TIME.com's Frank Pellegrini logs on in the wee small hours to survey politics in the papers

  • Bounce is a little flat Friday as only USAT and WP spin Gore story. In an exclusive "Gore On Gore" interview, USAT gets veep to promise "fresh start" and "new guard." Sure that was on the record? WP leads with Life of Al again, this one a look back at how Gore fell in with a certain young Arkansas governor in 1992. NYT can't resist Reform party antics: "split today into separate conventions that will each produce a nominee claiming to be the party's true presidential candidate and the rightful recipient of $12.6 million in federal campaign money." And WSJ tweaks the veep with "Don't Tell Gore Camp, But Terns Eat Salmon." 'Tis an environmental puzzlement.

    Sidekicks

    NYT knows what week this is, seconding with Gore's 1976 run in Daddy's footsteps. "And from his earliest days on the stump, he showed both the best and the worst of himself as a candidate. In 1976, he won because he outworked the competition and had his facts down cold. Yet in the process he also turned off even some old friends by presenting himself as more conservative than he was. He cut his shoulder-length hair, moved to the right on gun control and called homosexuality "abnormal." Shocking! Shoulder-length hair?

    WP goes with Clinton's latest — and probably last — apology for that whole sex scandal thing in front of some evangelicals in Illinois: "The remarkable event seemed to be a mix of spontaneous reflection and purposeful message-sending." Clinton asked that Gore not be blamed, which is different than what he'll say about it Monday night in L.A., which is nothing at all.

    USAT, with no weekend section, beats the drum again with a profile of Gore, which has some realistic notes: "Yet the picture is complicated. His 24-year public life has been a jumble of conflicting images. He can be as charming as Bill Clinton and as annoying as a teacher's pet." And a young madcap. Sort of. You'll see.

    WSJ gets real-time with an account of Gore-Lieberman's foray into "the heart of Bush country," the South. Duly noted: "In particular, it will be important for the Gore campaign to sell the Lieberman choice to the region's large and solidly Democratic black voting bloc. That is a particularly important task given a history of some black-Jewish tensions in recent years." Sounds like a job for Bill Clinton.

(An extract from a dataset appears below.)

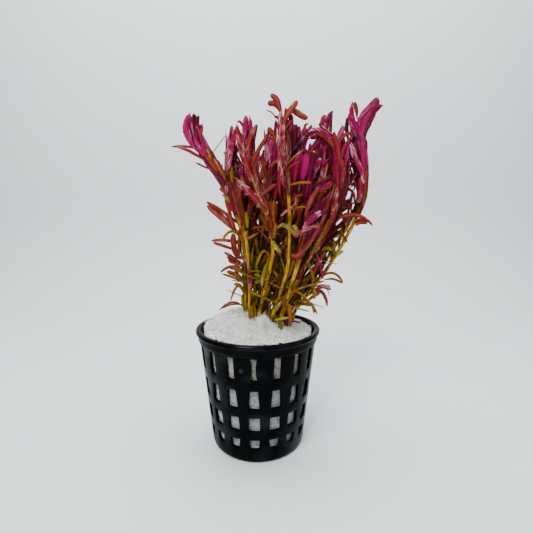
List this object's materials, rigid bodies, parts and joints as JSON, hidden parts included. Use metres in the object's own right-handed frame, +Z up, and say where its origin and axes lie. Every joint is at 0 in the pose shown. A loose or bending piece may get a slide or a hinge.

    Al Gore Is a Little Strange

    "And after less than a minute, he hung up and told his wife, Tipper, 'I think I'm going to run.' Then, as they both have described the scene, he dropped to the floor and started doing pushups, to keep from drowning in adrenaline." NYT, on Gore's decision to run in '76.

    "Gore went to the first Beatles concert in the USA and threw jelly beans at Ringo's drum set. One spring break, he and several classmates took a freewheeling car trip across the South. He nicknamed himself Al Gorf." USAT, on Gore's "wild" years.

    "In a yearbook that teased all 51 seniors, the caption below Gore's picture was an Anatole France line: 'People who have no weaknesses are terrible.' The page featured a cartoon of him on a pedestal. He drew it himself. USAT, on Gore's St. Alban's days.

    "It was 1965. John Tyson had been on the Harvard campus for about 18 hours when there was a knock at the door. 'This guy said, "Hello, I'm Al Gore, and I'm running for the freshman council representative from the North Yard."'" USAT, on Gore's Harvard days.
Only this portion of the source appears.